— Record list —

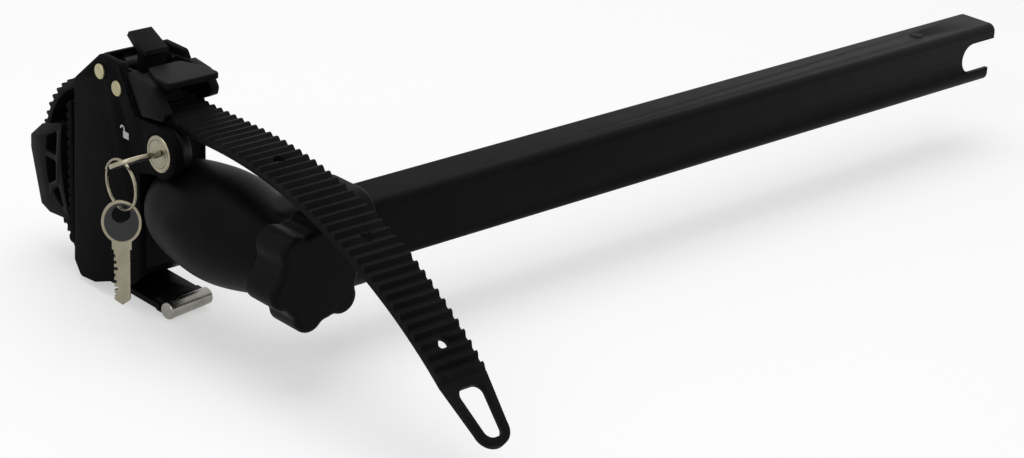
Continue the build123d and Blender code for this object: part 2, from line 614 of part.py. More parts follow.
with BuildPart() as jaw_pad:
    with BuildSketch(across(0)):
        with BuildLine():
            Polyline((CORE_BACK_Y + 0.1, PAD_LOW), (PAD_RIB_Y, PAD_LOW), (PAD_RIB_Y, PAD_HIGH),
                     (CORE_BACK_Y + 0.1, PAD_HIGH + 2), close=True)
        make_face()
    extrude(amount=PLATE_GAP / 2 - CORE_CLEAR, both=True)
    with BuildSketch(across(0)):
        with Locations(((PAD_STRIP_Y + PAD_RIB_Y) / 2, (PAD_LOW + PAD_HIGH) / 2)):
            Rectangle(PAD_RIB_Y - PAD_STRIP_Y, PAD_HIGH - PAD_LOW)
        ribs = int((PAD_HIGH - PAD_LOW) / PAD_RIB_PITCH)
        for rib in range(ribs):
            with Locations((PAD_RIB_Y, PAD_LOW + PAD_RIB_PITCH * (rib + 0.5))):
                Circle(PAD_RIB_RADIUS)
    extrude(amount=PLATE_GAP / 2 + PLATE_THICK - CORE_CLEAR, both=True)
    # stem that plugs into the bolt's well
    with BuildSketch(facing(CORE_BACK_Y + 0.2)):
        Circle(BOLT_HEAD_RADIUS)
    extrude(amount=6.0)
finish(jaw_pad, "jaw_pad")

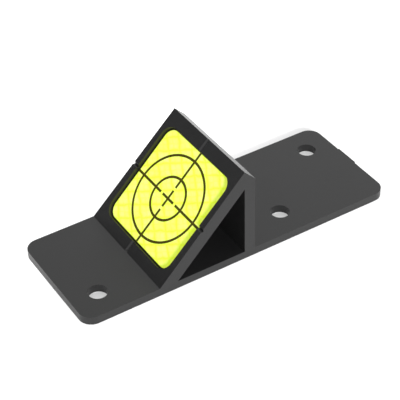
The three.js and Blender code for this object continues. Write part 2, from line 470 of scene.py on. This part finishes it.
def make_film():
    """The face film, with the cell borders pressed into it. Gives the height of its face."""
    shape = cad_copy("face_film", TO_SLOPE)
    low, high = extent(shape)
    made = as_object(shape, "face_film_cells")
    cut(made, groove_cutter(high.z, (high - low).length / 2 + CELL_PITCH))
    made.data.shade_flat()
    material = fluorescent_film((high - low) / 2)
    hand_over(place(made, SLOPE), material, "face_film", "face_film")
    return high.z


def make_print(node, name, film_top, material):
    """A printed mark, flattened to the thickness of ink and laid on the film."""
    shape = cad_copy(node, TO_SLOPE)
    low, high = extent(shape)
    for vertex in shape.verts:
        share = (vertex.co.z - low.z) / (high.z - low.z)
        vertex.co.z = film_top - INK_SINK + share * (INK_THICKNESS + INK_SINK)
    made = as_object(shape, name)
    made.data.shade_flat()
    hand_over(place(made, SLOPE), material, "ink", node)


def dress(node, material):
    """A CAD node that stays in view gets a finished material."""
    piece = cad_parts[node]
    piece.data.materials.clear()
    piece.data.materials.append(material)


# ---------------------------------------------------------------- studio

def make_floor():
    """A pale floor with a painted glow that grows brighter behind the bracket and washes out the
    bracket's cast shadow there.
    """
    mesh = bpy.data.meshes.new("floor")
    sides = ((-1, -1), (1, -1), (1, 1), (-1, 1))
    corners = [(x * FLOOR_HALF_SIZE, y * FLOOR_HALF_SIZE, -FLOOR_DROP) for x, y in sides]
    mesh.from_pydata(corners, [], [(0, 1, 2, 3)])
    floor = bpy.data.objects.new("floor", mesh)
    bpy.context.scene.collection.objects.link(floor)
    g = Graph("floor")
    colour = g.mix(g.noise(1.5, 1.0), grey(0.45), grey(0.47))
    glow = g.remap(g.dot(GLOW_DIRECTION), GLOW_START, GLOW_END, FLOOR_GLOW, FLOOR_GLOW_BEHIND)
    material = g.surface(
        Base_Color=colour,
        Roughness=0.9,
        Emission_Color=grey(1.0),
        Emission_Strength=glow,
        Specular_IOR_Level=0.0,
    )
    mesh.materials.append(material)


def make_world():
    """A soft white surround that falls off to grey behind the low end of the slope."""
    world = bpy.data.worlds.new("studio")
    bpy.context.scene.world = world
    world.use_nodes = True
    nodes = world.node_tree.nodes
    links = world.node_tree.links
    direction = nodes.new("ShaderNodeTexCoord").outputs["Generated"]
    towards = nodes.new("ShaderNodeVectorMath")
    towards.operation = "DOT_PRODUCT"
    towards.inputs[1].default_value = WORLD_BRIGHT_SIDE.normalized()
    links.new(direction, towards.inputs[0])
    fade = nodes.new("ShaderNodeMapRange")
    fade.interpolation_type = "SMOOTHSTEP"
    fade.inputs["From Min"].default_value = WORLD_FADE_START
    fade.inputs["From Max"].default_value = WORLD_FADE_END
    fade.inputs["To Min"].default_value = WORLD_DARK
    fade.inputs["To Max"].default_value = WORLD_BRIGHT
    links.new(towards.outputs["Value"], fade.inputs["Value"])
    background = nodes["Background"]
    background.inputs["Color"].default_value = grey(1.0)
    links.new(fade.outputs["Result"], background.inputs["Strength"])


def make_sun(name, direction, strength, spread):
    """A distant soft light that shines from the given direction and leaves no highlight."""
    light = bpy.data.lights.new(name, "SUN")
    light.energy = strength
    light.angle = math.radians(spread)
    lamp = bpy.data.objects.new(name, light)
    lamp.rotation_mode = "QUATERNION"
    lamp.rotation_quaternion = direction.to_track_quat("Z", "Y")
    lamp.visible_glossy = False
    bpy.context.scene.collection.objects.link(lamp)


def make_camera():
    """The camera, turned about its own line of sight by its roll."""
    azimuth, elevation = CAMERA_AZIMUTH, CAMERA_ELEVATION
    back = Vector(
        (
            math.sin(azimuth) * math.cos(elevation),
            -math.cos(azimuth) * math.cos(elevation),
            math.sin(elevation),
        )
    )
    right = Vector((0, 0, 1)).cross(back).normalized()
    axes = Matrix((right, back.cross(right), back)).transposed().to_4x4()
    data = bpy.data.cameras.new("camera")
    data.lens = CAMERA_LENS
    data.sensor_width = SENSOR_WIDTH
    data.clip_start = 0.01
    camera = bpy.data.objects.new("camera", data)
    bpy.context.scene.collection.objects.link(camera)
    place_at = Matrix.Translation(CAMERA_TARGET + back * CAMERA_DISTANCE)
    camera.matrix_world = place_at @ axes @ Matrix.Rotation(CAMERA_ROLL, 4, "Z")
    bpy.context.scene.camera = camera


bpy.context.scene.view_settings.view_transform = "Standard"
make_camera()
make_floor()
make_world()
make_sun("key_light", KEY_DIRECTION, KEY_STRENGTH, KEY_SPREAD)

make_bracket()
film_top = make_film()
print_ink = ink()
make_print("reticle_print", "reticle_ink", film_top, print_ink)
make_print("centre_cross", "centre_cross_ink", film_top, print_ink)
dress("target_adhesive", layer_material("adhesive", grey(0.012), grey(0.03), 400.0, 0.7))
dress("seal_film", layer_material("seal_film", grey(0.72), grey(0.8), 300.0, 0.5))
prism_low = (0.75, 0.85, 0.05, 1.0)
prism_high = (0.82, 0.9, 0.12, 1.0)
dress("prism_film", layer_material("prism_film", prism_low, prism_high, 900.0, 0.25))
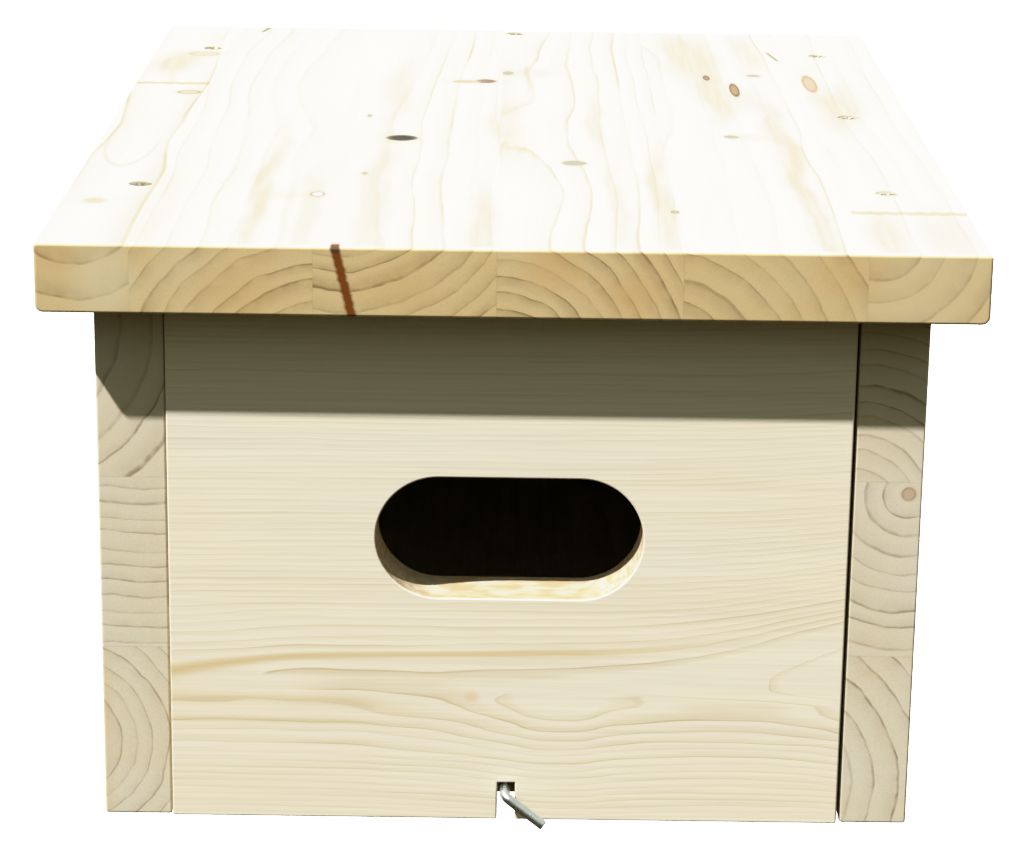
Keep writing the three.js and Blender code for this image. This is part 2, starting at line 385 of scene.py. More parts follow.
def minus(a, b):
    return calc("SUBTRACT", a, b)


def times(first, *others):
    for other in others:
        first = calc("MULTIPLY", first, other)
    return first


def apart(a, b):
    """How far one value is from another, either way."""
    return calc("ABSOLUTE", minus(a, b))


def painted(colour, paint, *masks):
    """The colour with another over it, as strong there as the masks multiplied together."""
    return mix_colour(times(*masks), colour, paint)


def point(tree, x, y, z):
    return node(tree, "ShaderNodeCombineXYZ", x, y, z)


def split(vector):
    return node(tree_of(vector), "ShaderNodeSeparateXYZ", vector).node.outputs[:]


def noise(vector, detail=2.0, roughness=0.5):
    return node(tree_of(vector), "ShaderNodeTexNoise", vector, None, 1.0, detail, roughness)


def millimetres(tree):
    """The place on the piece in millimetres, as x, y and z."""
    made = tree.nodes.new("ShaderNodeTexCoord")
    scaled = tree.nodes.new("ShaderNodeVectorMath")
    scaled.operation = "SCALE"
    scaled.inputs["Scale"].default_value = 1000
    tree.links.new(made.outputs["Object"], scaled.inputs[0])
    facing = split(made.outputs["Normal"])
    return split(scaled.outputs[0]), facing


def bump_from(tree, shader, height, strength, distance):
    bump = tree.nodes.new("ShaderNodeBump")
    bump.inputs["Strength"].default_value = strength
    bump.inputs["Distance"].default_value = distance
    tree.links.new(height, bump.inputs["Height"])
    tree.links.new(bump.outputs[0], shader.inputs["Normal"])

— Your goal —
Reproduce, without alteration, solely the lines beginning at the line that includes "The three.js and Blender code for this object" and ending at the line that includes "return high.z", both lines included.

— Complete output —
The three.js and Blender code for this object continues. Write part 2, from line 470 of scene.py on. This part finishes it.
def make_film():
    """The face film, with the cell borders pressed into it. Gives the height of its face."""
    shape = cad_copy("face_film", TO_SLOPE)
    low, high = extent(shape)
    made = as_object(shape, "face_film_cells")
    cut(made, groove_cutter(high.z, (high - low).length / 2 + CELL_PITCH))
    made.data.shade_flat()
    material = fluorescent_film((high - low) / 2)
    hand_over(place(made, SLOPE), material, "face_film", "face_film")
    return high.z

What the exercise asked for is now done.